Your child is not yours to control, so take a new approach, writes Tony Humphries
A parent's basic concept of parenting is central to how effective he or she will be in guiding their children's development. Many parents still view parenting as a matter of controlling their children, getting them to do what they see as right for them. However, there is considerable evidence that children are resisting this type of parenting at an alarming rate.
Children who rebel at being controlled are brought to child guidance centres and counsellors' rooms by despairing parents in increasing numbers. Children dare to do today what their parents would never have dared to do to their parents. What has changed?
The challenge has emerged from general cultural changes. Intuitively, children sense the democratic atmosphere of our times and are much more likely to hold onto their dignity in the face of parents' and other adults' attempts to exert authority over them. When they exhibit their right to say "no" to a request and the parent retaliates with "you'll do as I tell you", a vicious circle can develop in which the parents attempt to assert themselves and the children dig their heels in. They absolutely refuse to be dominated or coerced. Most attempts to subdue them are futile. Children are by far more resilient in a conflict situation.

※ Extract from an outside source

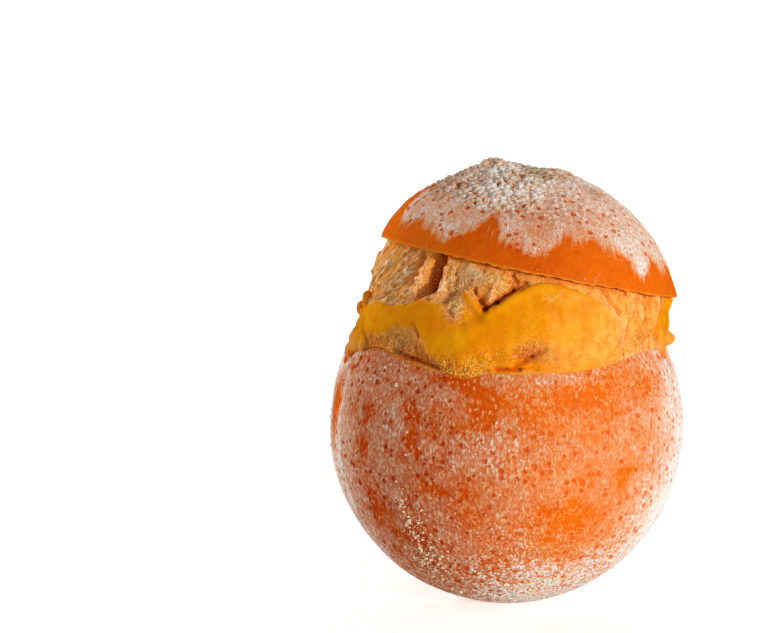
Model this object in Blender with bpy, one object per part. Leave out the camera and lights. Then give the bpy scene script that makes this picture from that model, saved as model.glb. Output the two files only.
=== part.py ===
"""A frozen orange served as its own cup: a hollowed orange peel, the sorbet that fills it and mounds
above its rim, and the fruit's own cut-off cap, set askew on the mound.

All three pieces are turned as one straight stack, in millimetres, and then made uneven together:
the knife's cut wanders, the fruit is a little lumpy, and the mound leans over with the cap.
"""

import math

import bmesh
import bpy
from mathutils import Matrix, Vector, noise

MM = 0.001
STEPS = 60  # turns of every spin

# The fruit
FRUIT_R = 42.0  # radius at the waist
FOOT_R = 6.5  # small flat that it stands on
WAIST_Z = math.sqrt(FRUIT_R**2 - FOOT_R**2)
PEEL = 3.8  # zest and pith together
GAP = 0.3  # clearance between the sorbet and the peel

# The knife's cut that opens the cup
RIM_Z = WAIST_Z + 19.2
RIM_R = math.sqrt(FRUIT_R**2 - (RIM_Z - WAIST_Z) ** 2)
# Where the knife wandered: (azimuth from the front in degrees, rise in mm, width in degrees)
CUT_WAVES = (
    (-56, 3.3, 17),
    (-17.5, -2.3, 6.5),
    (58, 2.6, 20),
    (128, -1.2, 22),
    (-140, 1.3, 26),
)
CUT_REACH = math.radians(26)  # how far along the peel a wave of the cut is felt

# The cap and how it lies
CAP_R = 36.0  # radius at its cut edge
CAP_RISE = 23.3  # crown above the cut
CAP_PEEL = 3.6
CAP_DOME_R = (CAP_R**2 + CAP_RISE**2) / (2 * CAP_RISE)
CUT_Z = 80.3  # height of the middle of its cut
CAP_SHIFT = Vector((5.3, 0.6, 0.0))
LEAN_RIGHT = math.radians(11.5)
LEAN_BACK = math.radians(5.4)
CAP_PLACE = (
    Matrix.Translation(CAP_SHIFT + Vector((0, 0, CUT_Z)))
    @ Matrix.Rotation(LEAN_RIGHT, 4, "Y")
    @ Matrix.Rotation(-LEAN_BACK, 4, "X")
    @ Matrix.Translation((0, 0, -CUT_Z))
)
CAP_SHOULDER = 1.3  # extra fullness of the cap's left side
# Bumps and dips of the crown: (x, y, rise, width), from the cap's own axis
CROWN = (
    (-13.0, 0.5, 2.4, 4.8),
    (-3.6, 0.8, -1.3, 2.6),
    (3.4, -2.4, 0.7, 3.6),
    (-6.0, 7.5, 1.0, 4.0),
)

# The mound's side between the rim and the cap
MOUND_FOOT_R = RIM_R + 0.2
MOUND_TOP_R = 34.3
MOUND_BULGE = 0.9
# Hollows (below 0) and lobes: (azimuth in degrees, height share, depth, width in mm, height in mm)
MOUND_RELIEF = (
    (-41, 0.80, -3.2, 3.4, 6.0),
    (-13, 0.62, -1.6, 2.4, 2.6),
    (-62, 0.45, 0.9, 8.0, 8.0),
    (-96, 0.42, -2.3, 11.0, 7.0),
    (12, 0.55, 0.9, 11.0, 6.0),
    (56, 0.5, 0.8, 2.6, 9.0),
    (84, 0.45, -1.0, 9.0, 6.0),
    (138, 0.6, 1.2, 10.0, 7.0),
    (-128, 0.35, -1.4, 7.0, 5.0),
    (178, 0.7, -1.6, 6.0, 6.0),
)
LUMP = 0.35  # unevenness of the fruit
GRAIN = 0.55  # unevenness of the sorbet


def smooth(share):
    share = min(1.0, max(0.0, share))
    return share * share * (3 - 2 * share)


def turned(angle):
    """The angle brought between minus and plus 180 degrees."""
    return (angle + 180) % 360 - 180


def azimuth(point):
    """Degrees round from the front, towards the right."""
    return math.degrees(math.atan2(point.x, -point.y))


def hill(distance, width):
    return math.exp(-((distance / width) ** 2))


def arc(radius, centre_z, start, end, count):
    """Points (r, z) on a round of that radius, between two angles above the level."""
    angles = [start + (end - start) * i / (count - 1) for i in range(count)]
    return [
        (radius * math.cos(a), centre_z + radius * math.sin(a)) for a in angles
    ]


def level_of(radius, height):
    return math.asin(height / radius)


def cut_wave(degrees):
    return sum(
        rise * hill(turned(degrees - where), width) for where, rise, width in CUT_WAVES
    )


def uneven_fruit(point):
    """Slides the cut along the round of the fruit, and makes the fruit itself a little lumpy."""
    from_waist = point - Vector((0, 0, WAIST_Z))
    distance = from_waist.length
    if distance < 1e-6:
        return point
    level = math.atan2(from_waist.z, math.hypot(point.x, point.y))
    rim_level = level_of(FRUIT_R, RIM_Z - WAIST_Z)
    near = smooth(1 - abs(level - rim_level) / CUT_REACH)
    level += near * cut_wave(azimuth(point)) / FRUIT_R
    around = math.atan2(point.y, point.x)
    facing = Vector(
        (
            math.cos(level) * math.cos(around),
            math.cos(level) * math.sin(around),
            math.sin(level),
        )
    )
    above_foot = smooth((math.degrees(level) + 82) / 30)
    fuller_top = 0.5 * smooth(level / rim_level) * smooth((100 - point.z) / 20)
    lump = LUMP * noise.noise(facing * 2.1 + Vector((3, 1, 7)))
    below_mound = smooth((RIM_Z + 12 - point.z) / 12)
    grown = (lump * above_foot + fuller_top) * below_mound
    return Vector((0, 0, WAIST_Z)) + facing * (distance + grown)


def lean(point):
    """The mound follows the rim at its foot and the cap at its top."""
    return point.lerp(CAP_PLACE @ point, smooth((point.z - RIM_Z) / (CUT_Z - RIM_Z)))


def mound_relief(degrees, share):
    """How far the sorbet's side stands out at that azimuth and share of the mound's height."""
    height = CUT_Z - RIM_Z
    stands = 0.0
    for where, level, depth, wide, tall in MOUND_RELIEF:
        across = math.radians(turned(degrees - where)) * MOUND_FOOT_R
        up = (share - level) * height
        stands += depth * hill(across, wide) * hill(up, tall)
    around = math.radians(degrees)
    place = Vector((math.sin(around) * 3.2, -math.cos(around) * 3.2, share * 2.4))
    stands += GRAIN * noise.noise(place)
    return stands * smooth(share / 0.12) * smooth((1 - share) / 0.1)


def spun(name, profile, shape, colour, roughness):
    """Turns a profile of (r, z) points into a closed body, and moves each point with shape."""
    mesh = bmesh.new()
    points = [mesh.verts.new((r, 0, z)) for r, z in profile]
    edges = [mesh.edges.new(pair) for pair in zip(points, points[1:])]
    bmesh.ops.spin(
        mesh,
        geom=points + edges,
        axis=(0, 0, 1),
        cent=(0, 0, 0),
        angle=2 * math.pi,
        steps=STEPS,
        use_merge=True,
    )
    bmesh.ops.remove_doubles(mesh, verts=mesh.verts, dist=1e-4)
    for vert in mesh.verts:
        vert.co = shape(vert.co) * MM
    bmesh.ops.recalc_face_normals(mesh, faces=mesh.faces)
    data = bpy.data.meshes.new(name)
    mesh.to_mesh(data)
    mesh.free()
    data.shade_smooth()
    data.set_sharp_from_angle(angle=math.radians(40))
    data.materials.append(finish(name, colour, roughness))
    piece = bpy.data.objects.new(name, data)
    bpy.context.scene.collection.objects.link(piece)
    return piece


def finish(name, colour, roughness):
    material = bpy.data.materials.new(name)
    material.use_nodes = True
    shader = material.node_tree.nodes["Principled BSDF"]
    shader.inputs["Base Color"].default_value = (*colour, 1)
    shader.inputs["Roughness"].default_value = roughness
    return material


def make_shell():
    """The hollowed fruit: outside up to the cut, across the cut, and down the inside."""
    inner_r = FRUIT_R - PEEL
    rise = RIM_Z - WAIST_Z
    foot_level = -math.acos(FOOT_R / FRUIT_R)
    outside = arc(FRUIT_R, WAIST_Z, foot_level, level_of(FRUIT_R, rise), 15)
    inside = arc(inner_r, WAIST_Z, level_of(inner_r, rise), -math.pi / 2, 10)
    profile = [(0, 0), *outside, *inside]
    return spun("shell", profile, uneven_fruit, (0.80, 0.27, 0.06), 0.6)


def sorbet_shape(point):
    radius = math.hypot(point.x, point.y)
    share = (point.z - RIM_Z - GAP) / (CUT_Z - RIM_Z - 2 * GAP)
    if 0 <= share <= 1 and radius > MOUND_TOP_R - 3:
        stands = mound_relief(azimuth(point), share)
        point = point + Vector((point.x, point.y, 0)) / radius * stands
    return lean(uneven_fruit(point))


def make_sorbet():
    """The filling: down inside the fruit, out over the cut, up the mound and into the cap."""
    below_r = FRUIT_R - PEEL - GAP
    neck_r = math.sqrt(below_r**2 - (RIM_Z - WAIST_Z) ** 2)
    inside = arc(below_r, WAIST_Z, -math.pi / 2, level_of(below_r, RIM_Z - WAIST_Z), 10)
    rows = 9
    side = []
    for i in range(rows + 1):
        share = i / rows
        radius = MOUND_FOOT_R + (MOUND_TOP_R - MOUND_FOOT_R) * share
        radius += MOUND_BULGE * math.sin(math.pi * share)
        height = RIM_Z + GAP + (CUT_Z - RIM_Z - 2 * GAP) * share
        side.append((radius, height))
    dome_z = CUT_Z + CAP_RISE - CAP_DOME_R
    under_r = CAP_DOME_R - CAP_PEEL - GAP
    crown = arc(under_r, dome_z, level_of(under_r, CUT_Z - dome_z), math.pi / 2, 8)
    in_cap = (crown[0][0], CUT_Z - GAP)
    profile = [*inside, (neck_r, RIM_Z + GAP), *side, in_cap, *crown]
    return spun("sorbet", profile, sorbet_shape, (0.86, 0.45, 0.13), 0.75)


def cap_shape(point):
    """The cap's left side is fuller, and its crown is knobbly round the stem scar."""
    dome_z = CUT_Z + CAP_RISE - CAP_DOME_R
    from_centre = point - Vector((0, 0, dome_z))
    outside = from_centre.length > CAP_DOME_R - CAP_PEEL / 2
    above_cut = point.z - CUT_Z
    if outside and above_cut > 1e-6:
        leftward = max(0.0, -point.x / CAP_R)
        partway = math.sin(math.pi * min(1.0, above_cut / CAP_RISE))
        fuller = CAP_SHOULDER * leftward * max(0.0, partway) ** 0.6
        knobs = sum(
            rise * hill(math.hypot(point.x - x, point.y - y), width)
            for x, y, rise, width in CROWN
        )
        away = from_centre.normalized()
        lump = LUMP * noise.noise(away * 2.6 + Vector((1, 9, 2)))
        point = point + away * (fuller + knobs + lump * smooth(above_cut / 4))
    return CAP_PLACE @ point


def make_cap():
    """The cut-off top of the fruit: its outside, its cut edge and the hollow under it."""
    dome_z = CUT_Z + CAP_RISE - CAP_DOME_R
    inner_r = CAP_DOME_R - CAP_PEEL
    crown = arc(CAP_DOME_R, dome_z, math.pi / 2, level_of(CAP_DOME_R, CUT_Z - dome_z), 15)
    hollow = arc(inner_r, dome_z, level_of(inner_r, CUT_Z - dome_z), math.pi / 2, 8)
    return spun("cap", [*crown, *hollow], cap_shape, (0.84, 0.30, 0.08), 0.6)


def main():
    for old in list(bpy.data.objects):
        bpy.data.objects.remove(old)
    make_shell()
    make_sorbet()
    make_cap()


main()
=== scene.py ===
"""The looks of a frozen orange that holds its own sorbet.

The frosted cup and cap of peel, the sorbet mounded between them with its melted band, the juice that ran,
the stem scar and the loose ice are made here. Shapes are worked out in millimetres.
"""

import math
import random

import bmesh
import bpy
from mathutils import Matrix, Vector, noise


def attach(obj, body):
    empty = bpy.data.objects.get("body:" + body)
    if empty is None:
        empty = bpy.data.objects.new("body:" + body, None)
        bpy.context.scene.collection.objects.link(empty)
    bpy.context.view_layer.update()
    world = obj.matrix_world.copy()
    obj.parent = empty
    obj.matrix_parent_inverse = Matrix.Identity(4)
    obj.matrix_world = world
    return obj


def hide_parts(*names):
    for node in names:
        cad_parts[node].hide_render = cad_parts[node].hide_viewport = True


MM = 0.001
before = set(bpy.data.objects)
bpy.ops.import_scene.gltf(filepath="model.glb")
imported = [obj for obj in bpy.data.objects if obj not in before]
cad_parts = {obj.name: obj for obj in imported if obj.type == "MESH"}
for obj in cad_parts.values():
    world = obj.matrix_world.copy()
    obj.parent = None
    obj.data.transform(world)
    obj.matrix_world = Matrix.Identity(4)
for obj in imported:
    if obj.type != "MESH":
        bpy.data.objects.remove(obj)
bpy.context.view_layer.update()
NOISE_SEED = 1
noise.seed_set(NOISE_SEED)  # without it noise_vector is different each run

# The fruit: a round of this radius on a small flat
FRUIT_R = 42.0
FOOT_R = 6.5
WAIST_Z = math.sqrt(FRUIT_R**2 - FOOT_R**2)
PEEL = 3.8
GAP = 0.3
HIDDEN_EDGE = 9.0  # mm between points on faces that nothing shows
RIM_Z = WAIST_Z + 19.2
RIM_LEVEL = math.asin((RIM_Z - WAIST_Z) / FRUIT_R)
RIM_R = FRUIT_R * math.cos(RIM_LEVEL)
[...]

They are not inhibited by social consequences of "appearances" and are free of the time constraints that parents typically work under. Sadly, the home can become a battlefield. There is little co-operation and no harmony. Instead, there is hostility, frustration and a feeling of helplessness on the part of the besieged parent.

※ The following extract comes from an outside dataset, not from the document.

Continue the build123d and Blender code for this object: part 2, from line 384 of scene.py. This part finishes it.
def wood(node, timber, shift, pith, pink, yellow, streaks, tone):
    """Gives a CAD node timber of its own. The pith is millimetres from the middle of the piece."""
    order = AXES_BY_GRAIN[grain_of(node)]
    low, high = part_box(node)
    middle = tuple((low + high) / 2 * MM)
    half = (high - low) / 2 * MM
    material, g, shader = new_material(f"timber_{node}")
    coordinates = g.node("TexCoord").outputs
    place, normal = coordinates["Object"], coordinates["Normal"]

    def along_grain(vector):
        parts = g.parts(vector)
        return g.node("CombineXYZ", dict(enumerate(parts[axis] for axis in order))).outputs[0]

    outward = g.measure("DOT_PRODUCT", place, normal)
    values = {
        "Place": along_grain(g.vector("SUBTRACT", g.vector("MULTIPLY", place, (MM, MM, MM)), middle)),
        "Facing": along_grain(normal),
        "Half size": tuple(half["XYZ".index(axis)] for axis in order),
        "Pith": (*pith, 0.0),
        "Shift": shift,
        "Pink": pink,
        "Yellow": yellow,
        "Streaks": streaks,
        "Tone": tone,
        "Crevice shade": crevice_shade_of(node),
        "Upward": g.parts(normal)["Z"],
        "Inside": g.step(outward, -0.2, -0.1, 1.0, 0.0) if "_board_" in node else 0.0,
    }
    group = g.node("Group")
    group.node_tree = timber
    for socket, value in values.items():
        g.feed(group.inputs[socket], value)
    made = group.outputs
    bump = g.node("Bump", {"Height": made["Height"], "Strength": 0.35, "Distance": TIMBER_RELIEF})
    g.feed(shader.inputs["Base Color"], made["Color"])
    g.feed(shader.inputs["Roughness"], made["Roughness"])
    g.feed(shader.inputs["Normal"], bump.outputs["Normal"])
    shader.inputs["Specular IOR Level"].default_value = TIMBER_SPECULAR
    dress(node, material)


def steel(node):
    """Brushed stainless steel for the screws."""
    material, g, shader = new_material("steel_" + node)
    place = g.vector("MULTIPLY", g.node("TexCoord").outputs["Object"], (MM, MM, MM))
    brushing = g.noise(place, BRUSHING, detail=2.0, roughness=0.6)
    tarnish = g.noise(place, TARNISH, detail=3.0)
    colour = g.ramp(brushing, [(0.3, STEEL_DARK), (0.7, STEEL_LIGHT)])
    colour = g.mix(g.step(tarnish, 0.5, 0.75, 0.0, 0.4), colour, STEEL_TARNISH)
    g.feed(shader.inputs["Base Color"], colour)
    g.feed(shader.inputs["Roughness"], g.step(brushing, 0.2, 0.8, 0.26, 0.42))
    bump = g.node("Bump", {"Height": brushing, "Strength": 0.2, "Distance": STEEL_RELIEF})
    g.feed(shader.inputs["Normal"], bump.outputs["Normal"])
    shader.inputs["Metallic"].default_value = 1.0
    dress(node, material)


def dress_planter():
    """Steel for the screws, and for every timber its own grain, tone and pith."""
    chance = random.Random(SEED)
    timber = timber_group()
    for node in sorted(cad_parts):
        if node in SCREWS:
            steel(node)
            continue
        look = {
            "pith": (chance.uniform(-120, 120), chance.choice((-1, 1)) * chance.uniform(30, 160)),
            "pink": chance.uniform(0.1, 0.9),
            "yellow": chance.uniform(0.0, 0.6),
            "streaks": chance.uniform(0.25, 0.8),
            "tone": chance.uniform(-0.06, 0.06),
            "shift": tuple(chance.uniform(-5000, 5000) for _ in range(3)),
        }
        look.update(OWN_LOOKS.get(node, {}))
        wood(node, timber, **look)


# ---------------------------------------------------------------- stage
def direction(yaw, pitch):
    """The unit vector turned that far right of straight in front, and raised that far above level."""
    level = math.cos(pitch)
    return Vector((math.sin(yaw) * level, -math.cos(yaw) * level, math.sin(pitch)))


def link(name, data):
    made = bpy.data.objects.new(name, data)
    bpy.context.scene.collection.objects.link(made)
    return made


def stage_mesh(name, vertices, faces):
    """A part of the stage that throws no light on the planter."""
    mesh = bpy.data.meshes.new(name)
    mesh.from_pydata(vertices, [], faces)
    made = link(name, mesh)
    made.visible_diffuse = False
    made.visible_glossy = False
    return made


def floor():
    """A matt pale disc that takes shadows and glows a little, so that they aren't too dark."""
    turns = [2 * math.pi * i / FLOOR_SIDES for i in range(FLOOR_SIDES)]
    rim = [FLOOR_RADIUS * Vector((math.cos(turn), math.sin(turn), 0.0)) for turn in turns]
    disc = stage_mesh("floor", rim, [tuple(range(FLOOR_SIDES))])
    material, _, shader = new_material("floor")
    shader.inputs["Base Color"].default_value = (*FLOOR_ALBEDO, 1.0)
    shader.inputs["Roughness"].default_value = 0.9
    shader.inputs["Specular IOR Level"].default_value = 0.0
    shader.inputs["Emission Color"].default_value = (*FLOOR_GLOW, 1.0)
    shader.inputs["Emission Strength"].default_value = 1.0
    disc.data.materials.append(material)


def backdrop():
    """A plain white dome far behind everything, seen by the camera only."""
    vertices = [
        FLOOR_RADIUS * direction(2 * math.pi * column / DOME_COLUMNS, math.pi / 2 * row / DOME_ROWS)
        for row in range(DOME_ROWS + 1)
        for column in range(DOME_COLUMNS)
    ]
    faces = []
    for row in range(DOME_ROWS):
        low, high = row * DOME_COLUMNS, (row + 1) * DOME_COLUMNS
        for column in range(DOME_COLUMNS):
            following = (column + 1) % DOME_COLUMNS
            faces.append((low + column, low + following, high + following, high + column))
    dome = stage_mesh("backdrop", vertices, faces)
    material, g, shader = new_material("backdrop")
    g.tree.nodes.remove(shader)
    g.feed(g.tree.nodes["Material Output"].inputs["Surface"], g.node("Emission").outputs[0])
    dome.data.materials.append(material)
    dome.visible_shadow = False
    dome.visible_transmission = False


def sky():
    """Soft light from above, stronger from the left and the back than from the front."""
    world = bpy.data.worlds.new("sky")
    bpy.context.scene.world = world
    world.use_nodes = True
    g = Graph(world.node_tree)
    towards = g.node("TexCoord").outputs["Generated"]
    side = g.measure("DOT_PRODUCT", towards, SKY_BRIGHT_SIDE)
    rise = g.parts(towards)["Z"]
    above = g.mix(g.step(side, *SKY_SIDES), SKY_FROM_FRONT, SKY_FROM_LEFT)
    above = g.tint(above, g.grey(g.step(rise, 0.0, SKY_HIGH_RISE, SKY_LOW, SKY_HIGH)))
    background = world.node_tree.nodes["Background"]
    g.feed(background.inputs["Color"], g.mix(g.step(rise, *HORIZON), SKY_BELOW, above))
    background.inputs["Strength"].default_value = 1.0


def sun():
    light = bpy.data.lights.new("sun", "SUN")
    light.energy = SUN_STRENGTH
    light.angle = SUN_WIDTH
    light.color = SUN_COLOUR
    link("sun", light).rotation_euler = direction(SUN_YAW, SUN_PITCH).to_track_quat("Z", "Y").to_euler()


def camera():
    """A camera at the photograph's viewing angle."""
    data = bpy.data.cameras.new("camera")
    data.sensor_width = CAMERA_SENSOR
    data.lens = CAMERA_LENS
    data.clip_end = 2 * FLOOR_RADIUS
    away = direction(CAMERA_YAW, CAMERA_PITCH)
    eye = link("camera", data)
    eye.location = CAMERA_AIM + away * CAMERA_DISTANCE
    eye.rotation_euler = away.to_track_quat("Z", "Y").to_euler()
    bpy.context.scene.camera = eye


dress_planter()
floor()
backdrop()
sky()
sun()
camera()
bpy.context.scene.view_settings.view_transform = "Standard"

Any time parents "order" a child to do something, they invite conflict. This does not mean that parents cannot guide or influence their children into responsible behaviour; what it does mean is that parents need to find a different and effective approach. Parents, teachers and other adults need to let go of their authoritarian ways and assume a parenting approach that is respectful and effective. It is important that adults realise that though the old dominating methods may have been effective in bringing about compliance, they were not effective in raising children's self-esteem nor in teaching them self-control and self-responsibility.
Many parents will claim that when they are being authoritarian it is for "the child's good!" There are a number of ways to check whether this is the case or not the case: Is prestige involved? Do you want others to see what an obedient child you have? Do you have a sense of satisfaction when the child complies? Do you want to be known as "good" parents? Do you want to feel you have the upper hand? Do you feel that the child should obey you?

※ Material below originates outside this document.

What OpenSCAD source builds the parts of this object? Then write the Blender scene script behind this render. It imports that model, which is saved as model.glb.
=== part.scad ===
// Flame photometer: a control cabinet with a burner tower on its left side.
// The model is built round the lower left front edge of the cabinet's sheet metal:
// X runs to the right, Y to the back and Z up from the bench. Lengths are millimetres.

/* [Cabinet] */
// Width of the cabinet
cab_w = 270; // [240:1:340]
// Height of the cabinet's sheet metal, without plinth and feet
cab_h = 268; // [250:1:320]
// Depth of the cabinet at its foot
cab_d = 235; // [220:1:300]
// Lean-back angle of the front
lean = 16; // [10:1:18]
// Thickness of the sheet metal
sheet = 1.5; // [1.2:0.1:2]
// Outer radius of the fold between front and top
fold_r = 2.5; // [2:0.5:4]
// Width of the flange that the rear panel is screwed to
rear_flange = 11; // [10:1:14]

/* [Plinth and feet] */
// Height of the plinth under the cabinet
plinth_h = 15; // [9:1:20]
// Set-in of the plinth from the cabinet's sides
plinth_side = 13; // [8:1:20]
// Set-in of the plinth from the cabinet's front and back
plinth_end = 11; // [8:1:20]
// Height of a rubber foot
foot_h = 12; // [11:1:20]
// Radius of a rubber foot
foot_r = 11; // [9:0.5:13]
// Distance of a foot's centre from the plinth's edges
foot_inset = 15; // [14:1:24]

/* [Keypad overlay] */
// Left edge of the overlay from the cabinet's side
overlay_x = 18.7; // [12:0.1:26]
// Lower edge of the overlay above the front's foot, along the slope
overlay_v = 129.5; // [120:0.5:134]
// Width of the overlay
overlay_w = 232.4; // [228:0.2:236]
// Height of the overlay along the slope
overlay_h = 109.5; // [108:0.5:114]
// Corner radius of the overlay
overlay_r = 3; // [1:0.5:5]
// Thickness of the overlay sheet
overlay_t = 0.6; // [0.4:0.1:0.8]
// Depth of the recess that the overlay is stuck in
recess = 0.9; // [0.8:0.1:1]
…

Another way to analyse your "good" intentions is to look at what follows your interaction with the child. Does the child continue the same difficult behaviour in spite of your attempts to gain compliance? Does he exhibit defiance? Do you feel angry, resentful and even more determined to gain control? Real giveaways are your body posture and the tone of your voice. Is your body stiff and are your arms folded across your chest? Is there fire in your eyes? Is your tone of voice commanding, aggressive, insistent, demanding? When your intentions are good, your body will be relaxed and your tone of voice quietly firm.
Getting children to respond responsibly demands that parents re-evaluate the attitudes behind and means they use to bring about such a desirable situation. Certainly parents would do well to understand that the word "authority" means "authorship of self" and not control over another. Secondly, parents (and teachers) need to accept that they simply do not have authority over their children. Children know this even though adults struggle to accept it. Parents can no longer demand, control and impose.
This is the cornerstone of effective parenting and leadership. The parent, as leader, assesses the demands of the situation and works towards fulfilling those demands, not his or her own preference. Understanding, listening, encouragement, logical consequences, mutual respect, respect for order, routine and gaining co-operation all come into play in the quest for order.
Democratic parenting is far more challenging than the mere use of force, but the gains of the former far outweigh those of the latter approach: parents feel far more in control of themselves, their relationships with their children are far more harmonious and their children learn one of the principle goals of parenting - self-control.